The downside of this is that the green camera
barrel has to move away from the dichroic by approximately 5.5mm (which we
can just about accommodate in the mechanical design) and the image quality
is down from >90% encircled energy within 1 pixel radius to more like 70-80%
(dropping to approximately 40% in the extreme corners of the field, which are
not of great importance to us unless we are observing stars separated by exactly 5 arcminutes at the very highest time resolution). Specac were happy to
accept this. The list of revised lens spacings from Tully is given
here (in WORD format). The
as-built final optical prescription is given
here (in ASCII format - this should
agree with the preceding WORD file) and spot
diagrams and ray-traces of the as-built optical layout are given
here (a tar file containing 7 images and a
README file).

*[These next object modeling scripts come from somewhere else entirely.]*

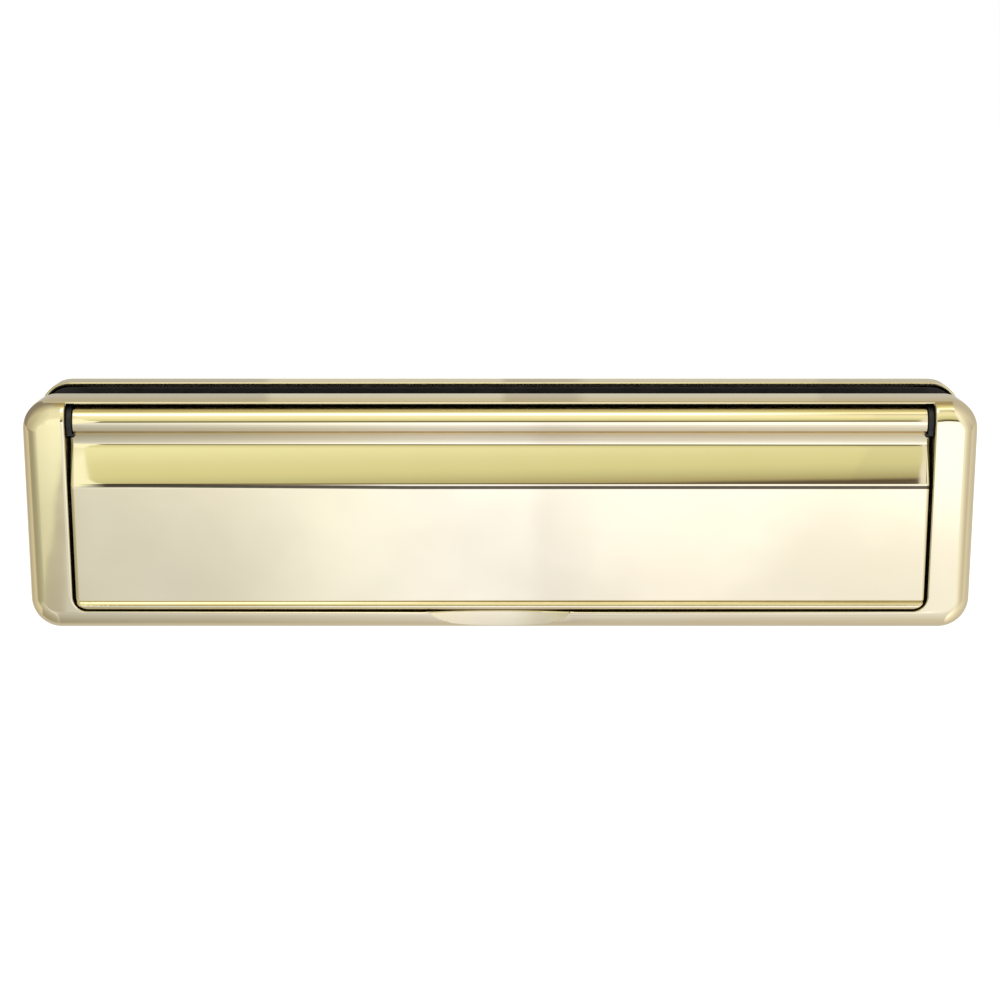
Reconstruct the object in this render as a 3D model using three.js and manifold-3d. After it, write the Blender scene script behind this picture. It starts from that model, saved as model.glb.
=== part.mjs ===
// A telescopic letterplate for a door: a gold plate with a lifting flap on each face of the door, joined
// through the door by two black plastic sleeves that slide one inside the other, and by two long bolts.
// Millimetres. +Z is up, +X runs along the plates, and -Y is the street. The origin is the centre of the
// whole fitting, at mid height, half way through the door. Both halves are the same set of parts: the inner
// half is the outer one turned round, apart from its narrower sleeve and its bolts.
import * as THREE from "three";
import { mergeVertices } from "three/addons/utils/BufferGeometryUtils.js";
import Module from "manifold-3d";

// ---- Driving dimensions. Depths are measured from the front of a plate towards the door. ----

// Plate: a thin cast shell with rounded edges, open at the back.
const plateWidth = 310;
const plateHeight = 76.7;
const plateDepth = 14;
const plateWall = 1.2;
const cornerRadius = 10;
const topRoll = 7.7;
const sideRoll = 5.5;
const bottomRoll = 4.7;
const bottomRollReach = 6.2;

// Flap opening in the plate, with the walls that turn back from its edge.
const borderSide = 14.45;
const borderBottom = 6.2;
const lipThickness = 1.5;
const openingCorner = 5;
const returnWall = 1.3;
const returnGap = 0.4;

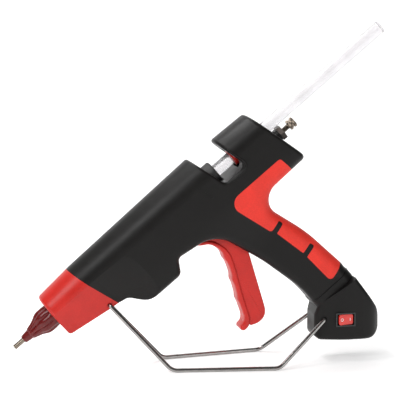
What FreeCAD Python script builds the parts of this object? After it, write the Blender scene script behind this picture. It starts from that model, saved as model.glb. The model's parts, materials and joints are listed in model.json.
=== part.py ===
import FreeCAD, Part
import math
import os

# Hot-melt glue gun on its bent-wire stand, in millimetres.
# The gun is laid out in its own frame and then tilted nose-down onto the stand:
#   u  along the barrel, from the nozzle's tip towards the rear
#   y  across the gun, 0 at the mould seam
#   v  square to the barrel, upwards, 0 on the axis of the glue stick
# World frame: +X towards the rear, +Z up, the stand's rails on z = 0.

V = FreeCAD.Vector
ACROSS = V(0, 1, 0)

# ---- stance -------------------------------------------------------------
TILT = 40.0
TIP_HEIGHT = 24.7

# ---- body shell ---------------------------------------------------------
WALL = 3.0
HALF_WIDTH_NOSE = 19.5
HALF_WIDTH_REAR = 25.5
HALF_WIDTH_GRIP = 17.0
U_SECTION_FRONT = 40.0
U_SECTION_CAP = 85.0
U_SECTION_MIDDLE = 245.0
U_SECTION_REAR = 325.0
TOP_FRONT = 20.2
TOP_CAP = 23.4
TOP_MIDDLE_FRONT = 26.8
TOP_MIDDLE_REAR = 24.9
TOP_REAR = 21.9
SHOULDER_V = 2.0
FULLNESS = 0.58
NOSE_U = 45.5
SEAM_U = 88.4
SEAM_SLOPE = -0.274
CREASE_V = 3.5
KEEL_HALF = 3.2
KEEL_V = -33.0
KEEL_END_U = 136.0
KEEL_NARROW_U = 97.0
EDGE_LOW = 7.0
EDGE_GRIP = 11.0
EDGE_REAR = 3.5
EDGE_NOSE = 3.5
EDGE_NOTCH = 2.5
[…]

The latter two files were sent to me by Tully in July 2003 as I
prepared the optics section for the journal paper on ULTRACAM.
The above prescription does not include the Aristarchos collimator (as Tully
did not have time to do this). He finally sent me the prescription
(given here in ASCII format)
for Aristarchos on 04/02/2002, as described in this
email. Specac were unhappy about this reoptimisation, as it increased the
separation between the first and last lenses in the collimator by 1.5mm.

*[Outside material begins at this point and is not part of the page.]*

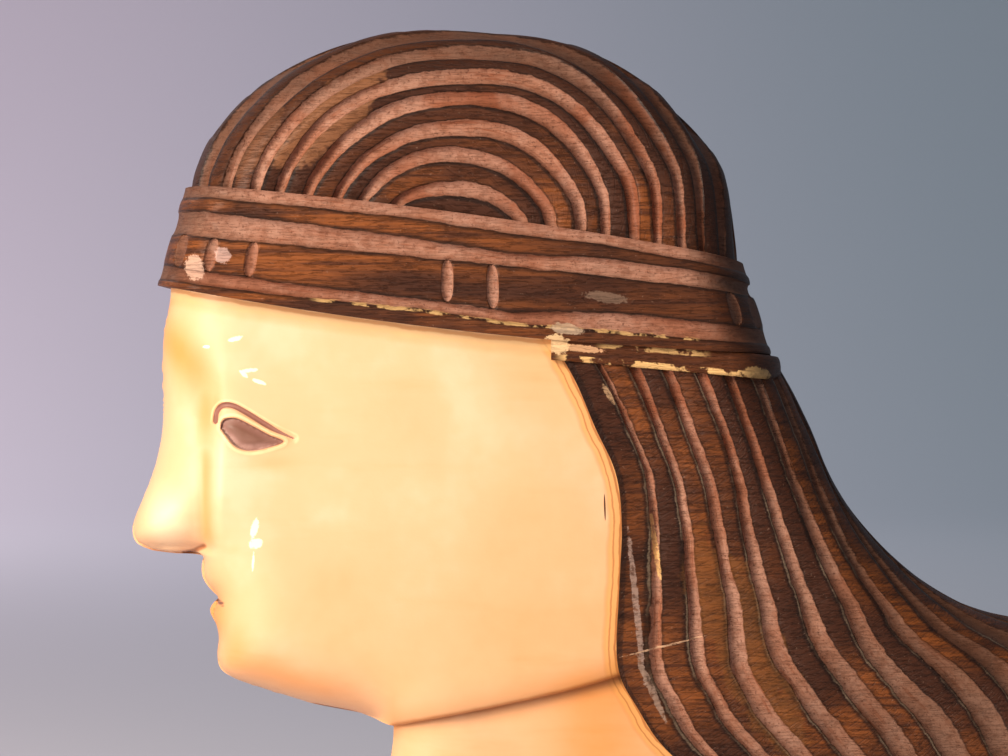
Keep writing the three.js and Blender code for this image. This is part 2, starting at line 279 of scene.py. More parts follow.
@dataclass
class Sheet:
    """A carved front as a grid of places, heights and pattern coordinates."""

    points: Array
    height: Array
    pattern: Array
    back: Array

    def block(self, name: str, material: bpy.types.Material, back_y: float = 5.0) -> bpy.types.Object:
        """Close the front with straight sides and a flat back.

        Args:
            name: the object's name.
            material: finish of the whole block.
            back_y: how far the flat back lies behind the wall plane.

        Returns:
            A closed block of wood.
        """
        rows, columns = self.height.shape
        bm = bmesh.new()
        uv = bm.loops.layers.uv.new("carving")
        place = bm.verts.layers.int.new("place")
        bmesh.ops.create_grid(bm, x_segments=columns - 1, y_segments=rows - 1, size=1.0)
        bm.verts.ensure_lookup_table()
        for vert in bm.verts:
            column = round((vert.co.x + 1) / 2 * (columns - 1))
            row = round((vert.co.y + 1) / 2 * (rows - 1))
            vert[place] = row * columns + column
        flat, pattern, back = (grid.reshape(-1, 2) for grid in (self.points, self.pattern, self.back))
        heights = self.height.reshape(-1)
        for vert in bm.verts:
            k = vert[place]
            vert.co = Vector((flat[k, 0], -heights[k], flat[k, 1])) * MM
        rim = [edge for edge in bm.edges if edge.is_boundary]
        made = bmesh.ops.extrude_edge_only(bm, edges=rim)["geom"]
        foot = [item for item in made if isinstance(item, bmesh.types.BMVert)]
        for vert in foot:
            k = vert[place]
            vert.co = Vector((back[k, 0], back_y, back[k, 1])) * MM
        foot_edges = [item for item in made if isinstance(item, bmesh.types.BMEdge) and item.is_boundary]
        cap = bmesh.ops.contextual_create(bm, geom=foot_edges)["faces"]
        bmesh.ops.triangulate(bm, faces=cap, ngon_method="EAR_CLIP")
        bmesh.ops.recalc_face_normals(bm, faces=bm.faces)
        for face in bm.faces:
            for loop in face.loops:
                loop[uv].uv = pattern[loop.vert[place]]
        return make_object(bm, name, material)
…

Their barrel design could not accommodate this, so Tully re-reoptimised
and removed this problem. The final prescription for the Aristarchos
collimator is given here in ASCII
format and is described in this email.
That's the end of the story - Specac delivered the coated CCD windows on
09/02/2002 and we are expecting the barrels to be delivered by 15/02/2002.
UPDATE: ULTRACAM was commissioned on the VLT on 16 May
2005. The Zemax file containing Tully Peacocke's optical design of
ULTRACAM, including the new VLT collimator, is here, with its two associated files here and here.